В Министерстве культуры мне сказали, что такого художника, как Илья Глазунов, нет и не было. До сегодняшнего дня борьба с чиновниками от культуры не угасла. Иметь право выражать себя, выражать те идеи, которые тебе близки,- с этим всегда борются. Враги всегда на меня кричали конъюнктурщик. Позвольте, но раньше была конъюнктура - социалистический реализм. Я делал прямо противоположные вещи.

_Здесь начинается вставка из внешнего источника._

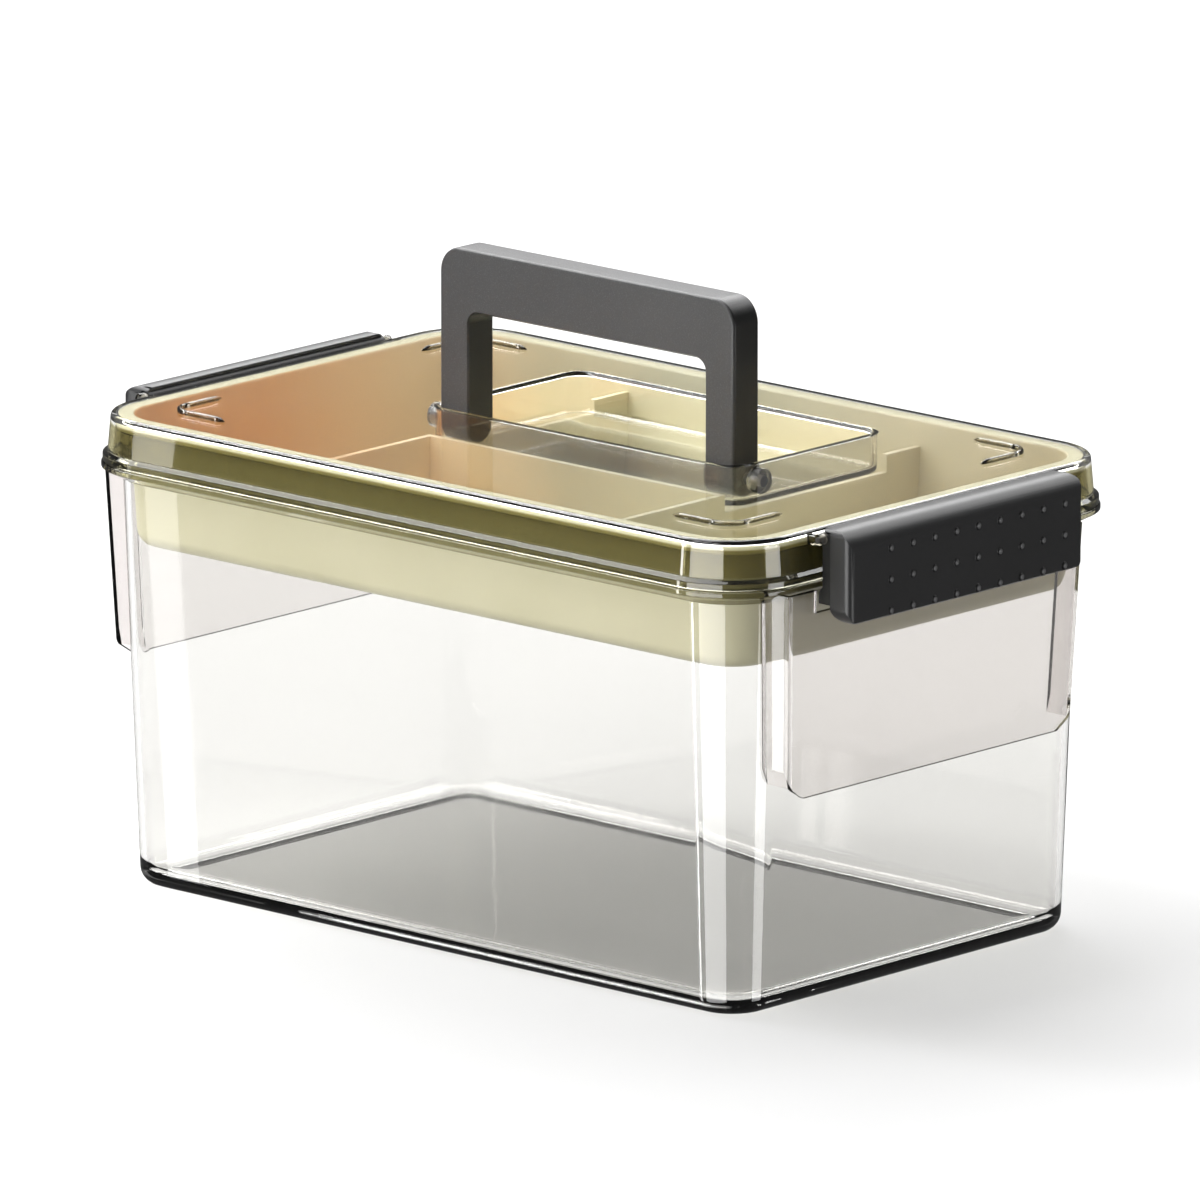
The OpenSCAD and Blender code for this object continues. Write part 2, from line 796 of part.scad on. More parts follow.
module latch_clip() {
  rib_span = 2 * clip_half - clip_t;
  color(dark) difference() {
    union() {
      across(2 * clip_half) clip_section();
      across(2 * clip_end) clip_behind_cover() clip_section();
      for (y = [-1, 1]) {
        translate([0, y * (clip_end - clip_t / 2), 0])
          across(clip_t) clip_behind_cover() clip_rib_section();
      }
      for (i = [0 : clip_ribs - 1]) {
        translate([0, -rib_span / 2 + i * rib_span / (clip_ribs - 1), 0])
          across(clip_t) clip_rib_section();
      }
    }
    translate([hinge_x, 0, hinge_z]) rotate([90, 0, 0])
      cylinder(h = latch_l, r = hinge_pin_d / 2 + fit_gap, center = true);
  }
}

module latch_pin() {
  color(steel) translate([hinge_x, 0, hinge_z]) rotate([90, 0, 0])
    cylinder(h = 2 * lug_out, r = hinge_pin_d / 2, center = true);
}

module left_side() {
  rotate([0, 0, 180]) children();
}

tub();
lid();
tray();
cross_divider(-1);  // divider_left
cross_divider(1);  // divider_right
long_divider();  // divider_long
handle();
handle_pin(-1);  // handle_pin_left
handle_pin(1);  // handle_pin_right
left_side() latch_cover();  // latch_left_cover
left_side() latch_clip();  // latch_left_clip
left_side() latch_pin();  // latch_left_pin
latch_cover();  // latch_right_cover
latch_clip();  // latch_right_clip
latch_pin();  // latch_right_pin
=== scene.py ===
# %% [markdown]
# # A clear medicine box, from profiles and outlines
#
# The real box is moulded from clear plastic: a drafted tub, a lid with a sunk recess for
# its handle, and a cream tray that hangs inside. Two charcoal latches hold the lid down.
# The frame below is the measured model of the same box, in metres, with the floor at zero.
# Nothing that it holds is moved: this lesson dresses it.

# %% Load the measured frame
import json
import math

import bmesh
import bpy
import numpy as np
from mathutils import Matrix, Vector


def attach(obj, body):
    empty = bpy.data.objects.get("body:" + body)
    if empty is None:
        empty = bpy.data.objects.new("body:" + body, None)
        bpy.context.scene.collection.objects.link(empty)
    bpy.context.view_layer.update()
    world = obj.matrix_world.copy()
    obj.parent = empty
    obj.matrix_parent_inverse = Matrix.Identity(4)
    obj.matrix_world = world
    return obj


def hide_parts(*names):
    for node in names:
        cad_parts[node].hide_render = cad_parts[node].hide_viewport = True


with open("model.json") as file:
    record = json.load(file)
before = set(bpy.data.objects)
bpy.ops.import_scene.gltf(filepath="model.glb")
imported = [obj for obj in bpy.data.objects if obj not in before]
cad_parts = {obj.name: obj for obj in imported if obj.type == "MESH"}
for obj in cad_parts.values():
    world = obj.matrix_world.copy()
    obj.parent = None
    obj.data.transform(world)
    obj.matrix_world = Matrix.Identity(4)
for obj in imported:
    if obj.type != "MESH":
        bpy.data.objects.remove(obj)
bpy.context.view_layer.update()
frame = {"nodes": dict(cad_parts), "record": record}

# %% [markdown]
# ## Sizes
#
# A mould maker draws one outline, the edge of the lid's flat top, and gives every other
# wall as so many millimetres outside or inside it. The same is done here, so each wall
# needs only a height and an offset. The values are those of the measured model.

# %% The outline and the levels
MM = 0.001
HALF_L, HALF_W, CORNER = 150 * MM, 95.5 * MM, 24 * MM
BOX_H = 166 * MM
SKIRT_Z = BOX_H - 16.8 * MM
FLANGE_Z = SKIRT_Z - 0.2 * MM
SLOPE_Z = FLANGE_Z - 1.8 * MM
FLANGE_LOW = SLOPE_Z - 3.75 * MM
PLATE_Z = BOX_H - 1.8 * MM
RIM_TOP = PLATE_Z - 0.2 * MM
RIM_LOW = RIM_TOP - 3.2 * MM
NECK_Z = RIM_LOW - 0.2 * MM
TRAY_LOW = RIM_TOP - 44 * MM
PIVOT_Z = BOX_H - 7 * MM


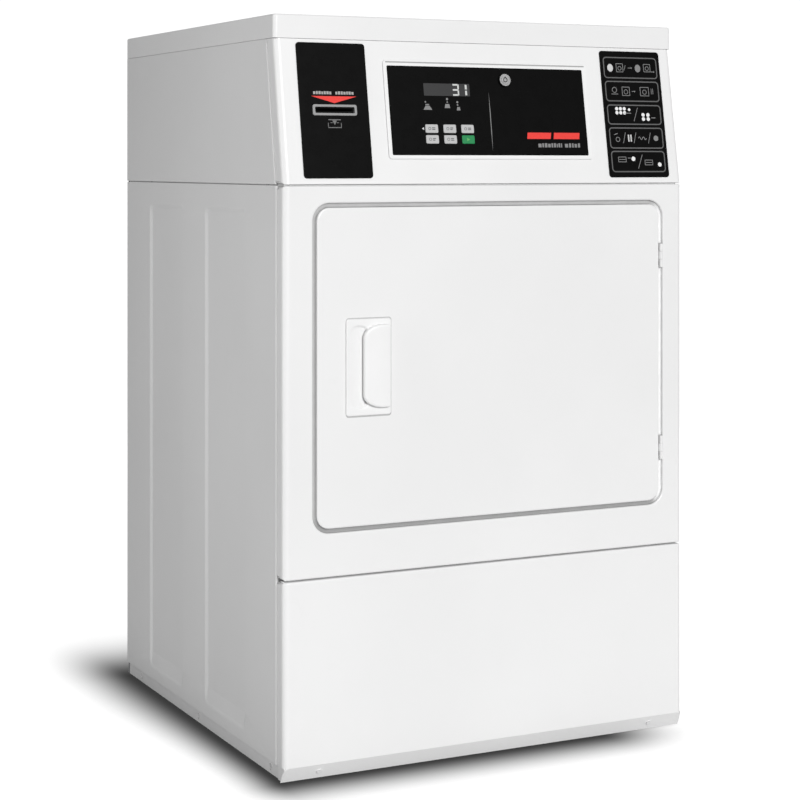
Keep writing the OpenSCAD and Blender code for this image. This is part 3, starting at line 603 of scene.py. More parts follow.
def side_skin(side, sg):
    """Side sheet: rolled front and rear edges and two pressed panels with soft sloping walls."""
    node = f"side_panel_{side}"
    lo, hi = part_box(node)
    xo = lo.x if sg < 0 else hi.x
    inward = -sg
    R = 0.0036
    ya, yb = lo.y + R, hi.y - R
    za, zb = lo.z, hi.z
    bm = bmesh.new()
    V = lambda d, y, z: bm.verts.new((xo + inward * d, y, z))
    pressed = [(0.147, 0.311), (0.418, 0.572)]
    depth, e_out, e_in = 0.0034, 0.0035, 0.0050
    nseg = 7
    edges = []
    corners = [V(0, ya, za), V(0, yb, za), V(0, yb, zb), V(0, ya, zb)]
    rim = list(zip(corners, corners[1:] + corners[:1]))
    edges += [bm.edges.new(p) for p in rim]
    for p0, p1 in pressed:
        y0, y1, z0, z1 = Y0 + p0, Y0 + p1, 0.0435, 0.821
        loops, cut = [], []
        zs = z0 + 0.026
        for k in range(nseg + 1):
            t = k / nseg
            e = e_out + (-e_in - e_out) * t
            d = depth * (t * t * (3 - 2 * t))
            r = max(0.0085 + e, 0.002)
            ring, cut = [], []
            pts = rr_pts(y0 - e, y1 + e, z0 - e, z1 + e, r, 6)
            for (ya_, za_), (yb_, zb_) in zip(pts, pts[1:] + pts[:1]):
                ring.append((ya_, za_))
                if (za_ - zs) * (zb_ - zs) < 0:
                    f_ = (zs - za_) / (zb_ - za_)
                    cut.append(len(ring))
                    ring.append((ya_ + (yb_ - ya_) * f_, zs))
            # the pressing runs out gently towards the foot of the sheet
            loops.append([V(d * min(1.0, max(0.1, 0.12 + 0.88 * (z - z0) / 0.026)), y, z) for y, z in ring])
        n = len(loops[0])
        edges += [bm.edges.new((loops[0][i], loops[0][(i + 1) % n])) for i in range(n)]
        for A, B in zip(loops, loops[1:]):
            for i in range(n):
                j = (i + 1) % n
                bm.faces.new((A[i], A[j], B[j], B[i]))
        a_, b_ = cut
        bm.faces.new(loops[-1][a_:b_ + 1])
        bm.faces.new(loops[-1][b_:] + loops[-1][:a_ + 1])
    bmesh.ops.triangle_fill(bm, use_beauty=True, use_dissolve=False, edges=edges)
    for y_edge, s in ((ya, -1), (yb, 1)):
        prev = [v for v in corners if abs(v.co.y - y_edge) < 1e-7]
        prev.sort(key=lambda v: v.co.z)
        for k in range(1, 6):
            a_ = math.pi / 2 * k / 5
            cur = [V(R - R * math.cos(a_), y_edge + s * R * math.sin(a_), v.co.z) for v in prev]
            bm.faces.new((prev[0], prev[1], cur[1], cur[0]))
            prev = cur
        cur = [V(0.0155, y_edge + s * R, v.co.z) for v in prev]
        bm.faces.new((prev[0], prev[1], cur[1], cur[0]))
    o = new_obj(f"side_skin_{side}", bm, M["white_side"], 40, weighted=False)
    # outward normals, then thickness inward
    me = o.data
    c = sum((p.center.x * p.area for p in me.polygons)) / sum(p.area for p in me.polygons)
    big = max(me.polygons, key=lambda p: p.area)
    if big.normal.x * sg < 0:
        me.flip_normals()
    so = o.modifiers.new("sheet", "SOLIDIFY")
    so.thickness = 0.0011
    so.offset = -1.0
    w = o.modifiers.new("normals", "WEIGHTED_NORMAL")
    w.keep_sharp = True
    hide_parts(node)
    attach(o, "cabinet")


side_skin("left", -1)
side_skin("right", 1)
for side in ("left", "right"):
    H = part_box(f"hood_side_{side}")
    xo = H[0].x if side == "left" else H[1].x
    rework(f"hood_side_{side}", [(lambda e, xo=xo, H=H: on_plane(0, xo, 1e-4)(e) and (e.verts[0].co - e.verts[1].co).length > 0.19
                                  and not all(near(v.co.z, H[0].z, 1e-4) for v in e.verts) and not all(near(v.co.z, H[1].z, 1e-4) for v in e.verts), 2.6 * MM, 5)],
           f"hood_skin_{side}")
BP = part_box("base_pan")
rework("base_pan", [(lambda e: abs(e.verts[0].co.z - e.verts[1].co.z) > 0.01 and any(near(abs(e.verts[0].co.x), BP[1].x, 1e-4) for _ in (0,)), 1.5 * MM, 3),
                    (lambda e: all(near(v.co.z, BP[0].z, 1e-4) for v in e.verts) and (e.verts[0].co - e.verts[1].co).length > 0.1, 0.3 * MM, 2)], "base_skin")


def door_rebate():
    """The turned-in step of the door opening, just behind the door's edge."""
    fl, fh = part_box("front_panel"), None
    x0, x1, z0, z1 = [v * 1000 for v in (DO[0].x, DO[1].x, DO[0].z, DO[1].z)]
    q = 6.4
    R = 26.4
    # insets with the depth away from the hinges and the depth beside them
    prof = [(0.05, 3.2, 3.2), (0.3, 4.0, 4.3), (1.0, 4.5, 5.0), (2.2, 4.6, 5.3), (4.3, 4.4, 5.4), (5.0, 3.3, 5.4), (5.75, 3.2, 5.4),
            (5.75, 6.6, 6.6), (1.0, 6.6, 6.6), (0.05, 6.2, 6.2)]
    loops = []
    for e, ya, yb in prof:
        row = []
        for x, z in rr_pts(x0 - q + e, x1 + q - e, z0 - q + e, z1 + q - e, R - e, 10):
            k = max(0.0, min(1.0, (x1 - 30 - x) / 10))
            row.append(cab(x, ya * k + yb * (1 - k), z))
        loops.append(row)
    bm = bmesh.new()
    rows = [[bm.verts.new(p) for p in lp] for lp in loops]
    n = len(rows[0])
    for A, B in zip(rows, rows[1:] + rows[:1]):
        for i in range(n):
            j = (i + 1) % n
            bm.faces.new((A[i], A[j], B[j], B[i]))
    bmesh.ops.recalc_face_normals(bm, faces=bm.faces)
    # the trim's grey stands for the door gap's shade: painted shade
    o = new_obj("door_rebate", bm, M["trim_grey"], 40)
    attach(o, "cabinet")


door_rebate()


def slab(name, lo, hi, r, mat, body):
    """A small pad with softened edges, in cabinet millimetres."""
    bm = bmesh.new()
    bmesh.ops.create_cube(bm, size=1.0)
    for v in bm.verts:
        v.co = cab(*[lo[k] if v.co[k] < 0 else hi[k] for k in range(3)])
    bmesh.ops.bevel(bm, geom=bm.edges[:], offset=r / 1000, segments=2, profile=0.5, affect="EDGES")
    o = new_obj(name, bm, mat, 40)
    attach(o, body)
    return o


for i, hz in enumerate((445, 747)):
    slab(f"hinge_pocket_{i + 1}", (295.6, 3.1, hz - 21.5), (302.6, 3.9, hz + 21.5), 0.25, M["white_paint"], "door")


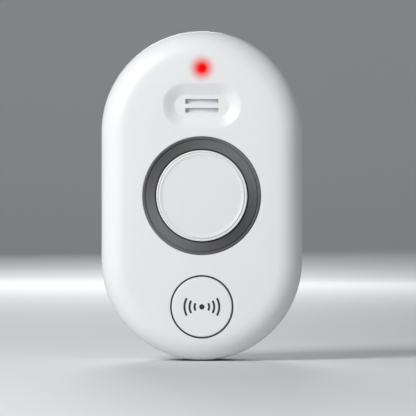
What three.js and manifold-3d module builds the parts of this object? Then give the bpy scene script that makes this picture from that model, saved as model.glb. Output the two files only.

Про меня писали: с каждой картины Глазунова на нас подозрительно подглядывает Христос. Как он мыслит свое участие в строительстве коммунизма? Кому нужны его монахи и князья? Нет, конъюнктурой те работы не назовешь. Сегодня конъюнктура - быть авангардистом. И я опять против конъюнктуры. Увы, у меня никогда не было сильных защитников, кроме народа. Не побоюсь этого слова: меня спас народ. Те, кто ногами выстаивал часовую очередь, ногами своими и голосовали за меня. Меня ругали и советчики и антисоветчики, и комиссары и диссиденты. Но на мои выставки тысячи и тысячи людей шли и вчера, и сегодня. Надеюсь, пойдут и завтра. Это и вызывало дикую зависть и раздражение всех... Я не верю, что понимание искусства недоступно народу. Для кого пишут все художники мира? Для нас с вами. Для народа. Это не физика и не математика. Кому надо искусство, которое никому не нравится? Покажите мне большого мастера, который бы сказал, что он писал лишь для себя и ему не нужен успех. Рафаэль, Рублев, Суриков - мечтали об успехе. Или Моцарт - что, он писал для двух человек? Если на концерт, на спектакль или на балет придет пять-шесть человек - это же во всем мире означает полный провал. Никто не говорит: мол, как хорошо, пустой зал, меня понимает лишь элита. Чайковский, Рахманинов, Шаляпин пел - что, для пустого зала? Для элиты? Три старушки перед дирижером в пустом зале никогда во все времена не свидетельствовали об успехе. Это - провал. Когда билетики спрашивают на углу - это успех. Мой успех обозвали нездоровой рекламой. Но никто же меня не рекламировал. Все газеты ругали. Сами и создали эту нездоровую рекламу. Меня все время заставляли почувствовать свое одиночество.